The film also invites transmedia archaeology. Denison Clift’s original continuity script, archived at UCLA, reveals deleted scenes: a flashback where young Burke and Wolf share a stolen apple inside a boxcar, their laughter echoing like prelapsarian innocence. Hart cut it fearing sentiment, yet its absence haunts the finished film—an excised ghost that hovers between frames, hinting that today’s monsters were yesterday’s hungry children.

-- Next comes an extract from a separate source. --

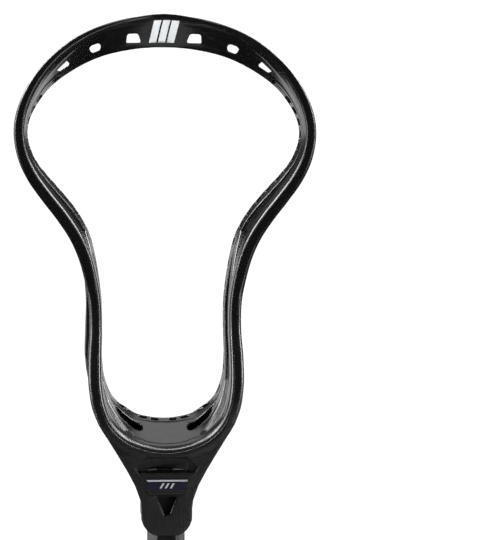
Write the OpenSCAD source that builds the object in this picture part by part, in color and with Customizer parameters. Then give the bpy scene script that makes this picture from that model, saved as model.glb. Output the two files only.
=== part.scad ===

Interpretive veins run rich. Marxist critics can map the railroad as colonial artery, the gold as surplus value, and Hart’s conversion as petite-bourgeois anxiety over proletarian unrest. A psychoanalytic reading might position the tracks as libidinal corridors, the tunnel as birth canal, the repeated entering/exiting of boxcars as compulsive rehearsal of trauma. Ecocritics could exalt the landscape itself—magnificent buttes and salt-crusted flats—as the sole moral constant, indifferent to human schemes of sin and salvation.

Yet perhaps the most searing takeaway is purely personal: the recognition that each of us, at some stray bullet moment, hears the clang that splits life into before and after. Whether we answer that summons with self-mythologizing denial or with Hart-esque self-scourging determines the contour of our remaining miles. Wolves of the Rail offers no Eucharistic pardon; it grants only the grueling right to keep walking the ties, mile after mile, beneath stars that neither accuse nor absolve.

If you emerge from this 104-year-old whirlwind thinking you merely watched a dusty antique, inspect your pulse. The rails still clang, the whistle still howls, and somewhere inside your chest a steam valve may have cracked open. That hiss you hear? It’s the sound of your own conscience pressurizing. Welcome to the gang—now get walking.